1. Technical Field
The present invention relates to a semiconductor device having a trench structure and a manufacturing method thereof and, in particular, to a high-frequency switching MOSFET having a trench structure and a manufacturing method thereof.
2. Description of the Prior Art
FIG. 5 is a schematic sectional view showing the structure of a semiconductor device provided with a MOSFET having a conventional trench structure.
Formed on the surface of a silicon substrate 51 is an N− epitaxial layer 52, and formed on the N− epitaxial layer 52 is a diffusion region 65. A plurality of trenches 54 are formed at a uniform interval so as to penetrate through the diffusion region 65 to the middle of the N− epitaxial layer 52 in the thickness direction thereof. A gate electrode 55 made of polysilicon which is made conductive by introduction of an impurity is arranged inside the trench 54.
A gate oxide film 56 is provided along the inner wall of the trench 54. That is, the gate electrode 55 is opposed to the N− epitaxial layer 52 and the diffusion region 65 with the gate oxide film 56 interposed therebetween. The inner side wall of the trench 54 is formed as a substantially flat face and the bottom of the trench 54 constitutes a curved face projected to the silicon substrate 51 side. In a reflection of such a shape of the trench 54, the interface between the gate oxide film 56 and the diffusion region 65 and between the gate oxide film 56 and N− epitaxial layer 52 has a flat face 56f and a curved face 56c. The flat face 56f is formed along a face at the diffusion region 65, which face has a specific plane direction to give a low resistance when electric current flows along the face.
An N+ source region 57 is formed at the periphery (rim) of the trench 54 in a surface layer portion of the diffusion region 65. The rest of the diffusion region 65 constitutes a channel region 53 of a P-conductivity type.
An insulating film 59 made of silicon oxide is formed so as to cover an upper part of the trench 54. The insulating film 59 also exists at the rim of the trench 54 (on the N+ source region 57) in a plan view. A contact hole 60 is formed between two adjacent insulating films 59. An electrode film 61 made of metal such as aluminum is provided on the diffusion region 65 and the insulating film 59. The electrode film 61 is formed so as to fill the contact hole 60.

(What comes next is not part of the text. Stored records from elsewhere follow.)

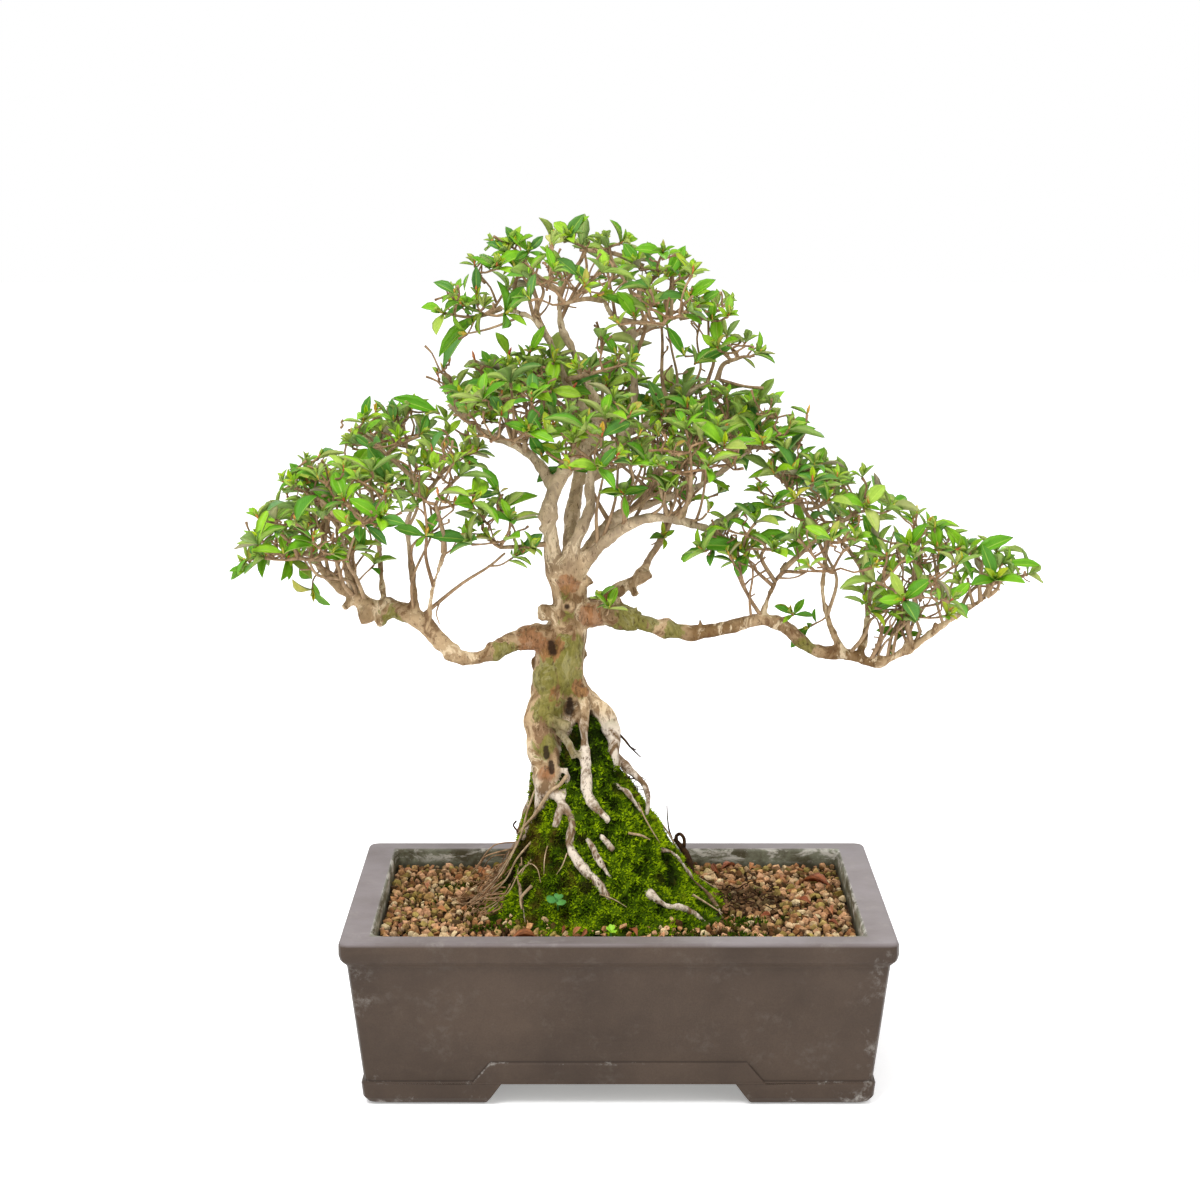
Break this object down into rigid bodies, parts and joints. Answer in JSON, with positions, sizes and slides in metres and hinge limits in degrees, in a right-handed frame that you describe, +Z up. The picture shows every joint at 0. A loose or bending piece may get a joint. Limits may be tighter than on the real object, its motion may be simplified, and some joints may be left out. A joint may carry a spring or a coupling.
{
  "type": "satsuki azalea bonsai in a pot",
  "caption": "Exposed-root azalea bonsai with whorls of small leaves, standing on a moss mound in granular soil, in a rectangular footed unglazed pot.",
  "frame": {"origin": "on the floor plane under the feet, below the middle of the whole object's width and depth", "axes": "+X along the pot's long side towards the longer branch, +Y from the front of the pot to its back, +Z up"},
  "size_m": [0.5318, 0.245, 0.557],
  "materials": {
    "ceramic_pot": "unglazed dark brown-grey stoneware, matt, with pale lime bloom at the edges",
    "drain_mesh": "matt black plastic mesh",
    "soil_granules": "rough baked clay granules, tan to peach with olive and grey ones",
    "moss": "velvety vivid to dark green moss",
    "bark": "flaky beige-grey bark with olive-green algae, paler on the roots",
    "twig_bark": "thin red-brown twig bark",
    "leaf": "satin mid-green leaves, paler and yellower at the shoot tips, dull undersides",
    "dry_leaf": "dry red-brown fallen leaves",
    "seedling": "fresh light-green seedling leaves"
  },
  "bodies": {
    "root": {"pot": "ceramic_pot", "drain_mesh_left": "drain_mesh", "drain_mesh_right": "drain_mesh", "soil": "soil_granules", "moss_mound": "moss", "wood": "bark", "spray_left_tip": "leaf", "spray_left_tip_front": "leaf", "spray_left_tip_back": "leaf", "spray_left_crown": "leaf", "spray_left_front": "leaf", "spray_left_top": "leaf", "spray_left_back": "leaf", "spray_left_inner_front": "leaf", "spray_left_inner_back": "leaf", "spray_left_low": "leaf", "spray_shoulder_left": "leaf", "spray_shoulder_left_front": "leaf", "spray_shoulder_left_back": "leaf", "spray_heart_front": "leaf", "spray_heart_back": "leaf", "spray_heart_left": "leaf", "spray_shoulder_front": "leaf", "spray_shoulder_top": "leaf", "spray_shoulder_back": "leaf", "spray_shoulder_right": "leaf", "spray_shoulder_right_low": "leaf", "spray_right_inner": "leaf", "spray_knobby_crown": "leaf", "spray_right_front": "leaf", "spray_right_top": "leaf", "spray_right_back": "leaf", "spray_right_outer_front": "leaf", "spray_right_outer_back": "leaf", "spray_right_outer_top": "leaf", "spray_right_low": "leaf", "spray_right_tip": "leaf", "spray_apex_left": "leaf", "spray_apex_left_top": "leaf", "spray_apex_top": "leaf", "spray_apex_front": "leaf", "spray_apex_back": "leaf", "spray_apex_right_top": "leaf", "spray_apex_right_front": "leaf", "spray_apex_right_low": "leaf", "spray_apex_right": "leaf", "spray_apex_right_back": "leaf", "spray_neck_front": "leaf", "fallen_leaf_1": "dry_leaf", "fallen_leaf_2": "dry_leaf", "fallen_leaf_3": "dry_leaf", "fallen_leaf_4": "dry_leaf", "fallen_leaf_5": "dry_leaf", "fallen_leaf_6": "dry_leaf", "fallen_leaf_green": "leaf", "seedling_clover": "seedling", "seedling_front": "seedling"}
  },
  "joints": []
}
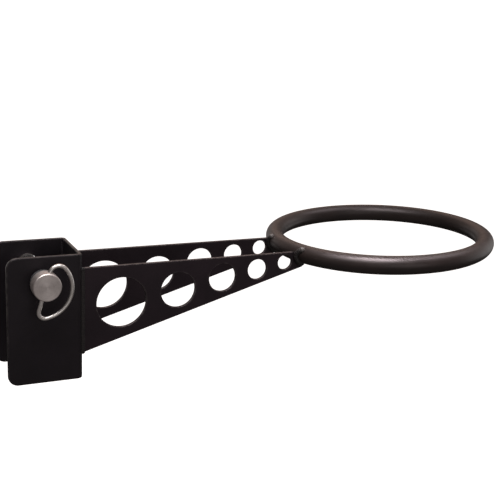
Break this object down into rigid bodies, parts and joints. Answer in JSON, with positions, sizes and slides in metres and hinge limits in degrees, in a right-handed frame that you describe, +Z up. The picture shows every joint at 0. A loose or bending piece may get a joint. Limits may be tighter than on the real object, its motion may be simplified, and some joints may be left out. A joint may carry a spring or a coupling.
{
  "type": "rack-mounted training ring",
  "caption": "Steel hoop on tapered perforated arms, carried by a U bracket that fits over a square rack upright and locks with a magnetic pull pin and wire bail.",
  "frame": {"origin": "on the inner face of the bracket's web, at mid-width, level with the pin's axis", "axes": "+X out along the arms to the ring, +Z up, +Y across the bracket; the pin pulls out along -Y"},
  "size_m": [0.7139, 0.3304, 0.165],
  "materials": {
    "bracket_coat": "satin black powder coat on bent steel plate",
    "ring_coat": "satin black powder coat on round tube",
    "weld_coat": "black powder coat over a rippled weld bead",
    "turned_steel": "turned stainless, fine tool marks",
    "wire_steel": "drawn stainless wire",
    "magnet_ferrite": "dark sintered ferrite, matt"
  },
  "bodies": {
    "frame": {"upright_bracket": "bracket_coat", "near_arm": "bracket_coat", "far_arm": "bracket_coat", "ring_tube": "ring_coat", "near_web_weld_outer": "weld_coat", "near_web_weld_inner": "weld_coat", "far_web_weld_outer": "weld_coat", "far_web_weld_inner": "weld_coat", "near_ring_weld_outer": "weld_coat", "near_ring_weld_inner": "weld_coat", "far_ring_weld_outer": "weld_coat", "far_ring_weld_inner": "weld_coat"},
    "magnet": {"magnet_ring": "magnet_ferrite"},
    "pin": {"pin_shank": "turned_steel", "pin_knob": "turned_steel"},
    "bail": {"pull_bail": "wire_steel"}
  },
  "joints": [
    {"name": "pin_pull", "type": "slide", "parent": "frame", "child": "magnet", "axis": [0, -1, 0], "range_m": [0, 0.105]},
    {"name": "pin_turn", "type": "hinge", "parent": "magnet", "child": "pin", "pos_m": [-0.046, -0.06, 0], "axis": [0, -1, 0], "continuous": true},
    {"name": "bail_swing", "type": "hinge", "parent": "pin", "child": "bail", "pos_m": [-0.046, -0.06535, 0], "axis": [0.2807, 0, 0.9598], "range_deg": [-208, 28]}
  ]
}
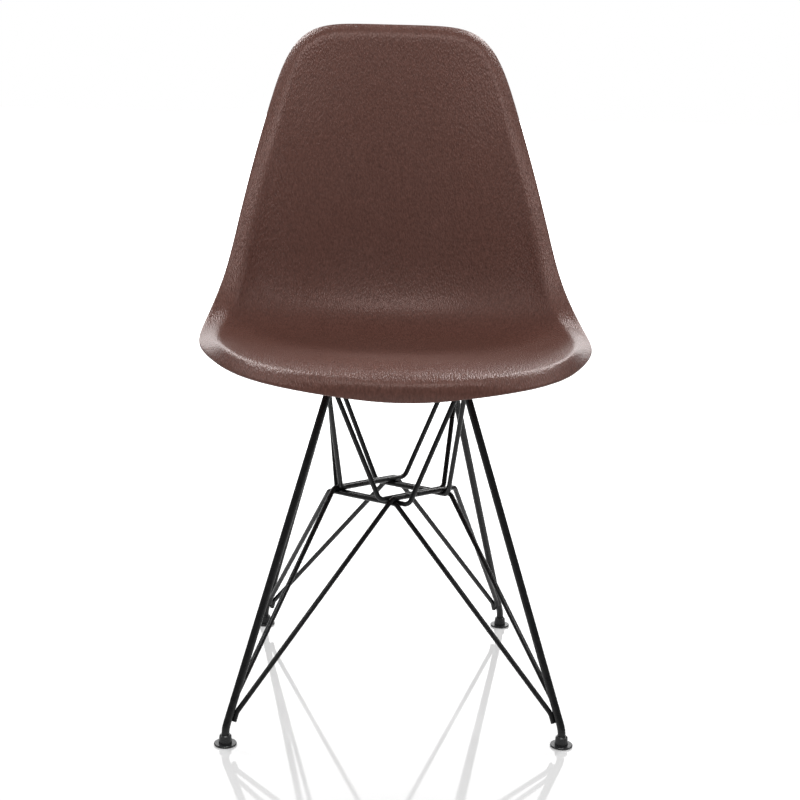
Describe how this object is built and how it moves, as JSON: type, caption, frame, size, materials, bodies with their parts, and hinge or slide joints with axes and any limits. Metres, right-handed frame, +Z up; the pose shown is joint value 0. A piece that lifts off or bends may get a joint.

In operation (ON state) of the above semiconductor device, electric current (drain current) flows across the N+source region 57 and the N− epitaxial layer 52. The drain current flows near the gate oxide film 56 in the channel region 53, along the gate oxide film 56.
Such a semiconductor device is disclosed in, for example, Japanese Unexamined Patent Publication No. 8-167711 (1966).
A semiconductor device constructed as described above, however, cannot be used suitably for high-frequency switching (a DC-DC converter, for example). Although low ON resistance and low switching loss are required for a semiconductor device to be used for such purpose, a semiconductor device constructed as described above cannot strike a balance between reduction of ON resistance and reduction of switching loss. This is for the following reason.
Drain current, which flows near the gate oxide film 56 along the gate oxide film 56, is to flow along the curved face 56c when the current comes near the curved face 56c, in a state where the channel region 53 is in contact with the curved face 56c. Therefore, since the path of the drain current includes a path which deviates from a face having a plane direction to give a low resistance, the ON resistance is increased. Accordingly, in order to decrease the ON resistance, the channel region 53 needs to be in contact only with the flat face 56f of the gate oxide film 56 as shown in FIG. 5. That is, the curved face 56c is made contact with the N− epitaxial layer 52 by the whole area.
This, however, causes increase of the area of an opposed portion of the gate electrode 55 and the N− epitaxial layer 52, increase of the capacity between the N− epitaxial layer 52 and the gate electrode 55, i.e. a drain-gate capacity CDG, and increase of the switching loss.
A semiconductor device constructed as described above has difficulty in operating satisfactorily by a frequency of 1 MHz, though the device can operate and be used by a frequency of 300 kHz, for example.
When forming the bottom of the trench 54 into a flat face and forming the trench 54 to be shallow with respect to the N− epitaxial layer 52, it is possible to decrease the area of an opposed portion of the gate electrode 55 and the N− epitaxial layer 52 and to decrease the drain-gate capacity CDG. It is, however, difficult to form the trench 54 in such a shape and, even if possible, a corner portion is formed between the bottom of the trench 54 and the inner sidewall and, therefore, favorable characteristics cannot be provided due to concentration of an electric field on this corner portion.